Future-oriented entrepreneurship
The guide helps entrepreneurs to look beyond compliance and use data as a driver for innovation. Using frameworks such as the R ladder and strategies such as narrow, slow, close, and substitute, the guide shows how product data can be translated into concrete steps for improvement.
By using circular principles as a tool, companies can not only comply with regulations, but also design their products to be future-proof, strengthen their supply chain, and improve their competitive position.
The guideline forms the basis, but there is more to come. In the near future, Circonnect will launch a number of concrete tools and workshops: a design tool that links choices to circular performance, checklists and formats for systematically collecting data, and practical examples that help entrepreneurs collaborate in the chain. Starting with the product groups of mechanical engineering and climate installations.

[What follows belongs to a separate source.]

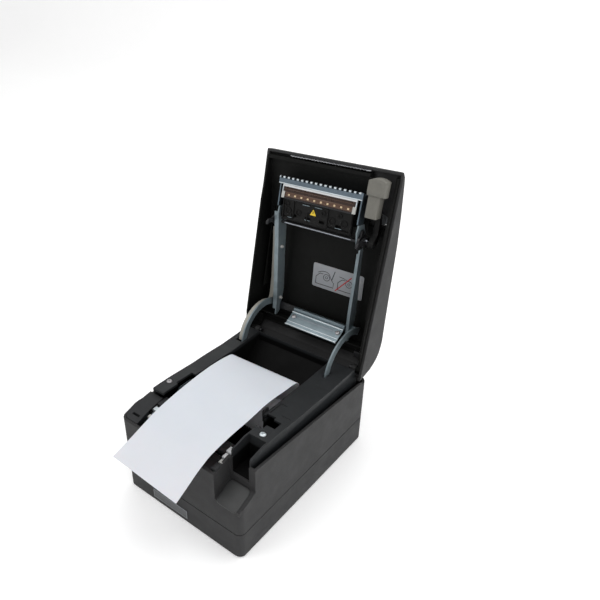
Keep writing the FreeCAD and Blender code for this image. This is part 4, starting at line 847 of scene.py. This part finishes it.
fm.b.inputs["Emission Color"].default_value = (1.0, 1.0, 1.0, 1)
fm.b.inputs["Emission Strength"].default_value = 0.22
fm.link(fm.bump(fm.noise(900, 3), 0.1, 0.0002), fm.b.inputs["Normal"])
floor_me.materials.append(fm.m)

world = bpy.data.worlds.new("studio")
bpy.context.scene.world = world
world.use_nodes = True
world.node_tree.nodes["Background"].inputs["Color"].default_value = (1.0, 1.0, 1.0, 1)
world.node_tree.nodes["Background"].inputs["Strength"].default_value = 0.58
wn, wl = world.node_tree.nodes, world.node_tree.links
seen = wn.new("ShaderNodeBackground")
seen.inputs["Color"].default_value = (1.0, 1.0, 1.0, 1)
seen.inputs["Strength"].default_value = 1.0
ray = wn.new("ShaderNodeLightPath")
wmix = wn.new("ShaderNodeMixShader")
wl.new(ray.outputs["Is Camera Ray"], wmix.inputs[0])
wl.new(wn["Background"].outputs[0], wmix.inputs[1])
wl.new(seen.outputs[0], wmix.inputs[2])
wl.new(wmix.outputs[0], next(n for n in wn if n.type == "OUTPUT_WORLD").inputs["Surface"])


def area(name, loc, target, size, power, col=(1, 1, 1)):
    d = bpy.data.lights.new(name, "AREA")
    d.shape = "RECTANGLE"
    d.size, d.size_y = size
    d.energy = power
    d.color = col
    o = bpy.data.objects.new(name, d)
    bpy.context.scene.collection.objects.link(o)
    o.location = loc
    o.rotation_mode = "QUATERNION"
    o.rotation_quaternion = (Vector(target) - Vector(loc)).to_track_quat("-Z", "Y")
    return o


area("key", (-0.7, -0.9, 1.5), (0, 0, 0.1), (1.0, 1.0), 8.2)
area("fill", (1.4, -0.5, 0.8), (0, 0, 0.1), (1.0, 1.0), 5.2, (0.99, 0.99, 1.0))
area("top", (0.2, 0.4, 1.8), (0, 0, 0.1), (1.4, 1.2), 9.6)

# ------------------------------------------------------------------ camera
az, el, roll, dist, tx, ty, f, cx, cy = (48.86040576, 31.79420178, -6.6564113, 658.96705647, -104.93284641,
                                         110.67681661, 640.87575097, 141.33794893, 312.08460265)
a, e, r = math.radians(az), math.radians(el), math.radians(roll)
back = Vector((math.sin(a) * math.cos(e), -math.cos(a) * math.cos(e), math.sin(e)))
right = Vector((math.cos(a), math.sin(a), 0))
up = back.cross(right)
r2 = math.cos(r) * right + math.sin(r) * up
u2 = -math.sin(r) * right + math.cos(r) * up
C = Vector((0, 100 - 106.5, 60)) + tx * r2 + ty * u2 + dist * back
cam_data = bpy.data.cameras.new("camera")
cam = bpy.data.objects.new("camera", cam_data)
bpy.context.scene.collection.objects.link(cam)
cam.matrix_world = Matrix(((r2.x, u2.x, back.x, C.x / 1000), (r2.y, u2.y, back.y, C.y / 1000),
                           (r2.z, u2.z, back.z, C.z / 1000), (0, 0, 0, 1)))
cam_data.sensor_width = 36
cam_data.lens = f * 36 / 600
cam_data.clip_start, cam_data.clip_end = 0.01, 50
# the lens is shifted only while the camera stands at its own place
for prop, val in (("shift_x", (300 - cx) / 600), ("shift_y", (cy - 300) / 600)):
    dr = cam_data.driver_add(prop).driver
    dr.type = "SCRIPTED"
    var = dr.variables.new()
    var.name = "px"
    var.type = "SINGLE_PROP"
    var.targets[0].id_type = "OBJECT"
    var.targets[0].id = cam
    var.targets[0].data_path = "location[0]"
    dr.expression = "%.6f if abs(px - %.6f) < 0.0005 else 0.0" % (val, C.x / 1000)
bpy.context.scene.camera = cam
bpy.context.scene.view_settings.view_transform = "Standard"

# ------------------------------------------------------------------ update
bpy.context.view_layer.update()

Iris Grobben: "Because the field of Raw Material & Product Passports is still new, practical examples are very important. That is why we are making the new guidelines available first for machine construction and climate control systems; two product groups in which companies will soon be faced with new requirements regarding Digital Product Passports."
For entrepreneurs, the message is clear: circularity is not a goal, but a means to an end. Those who start working with the guidelines today are building a business that is ready for the future.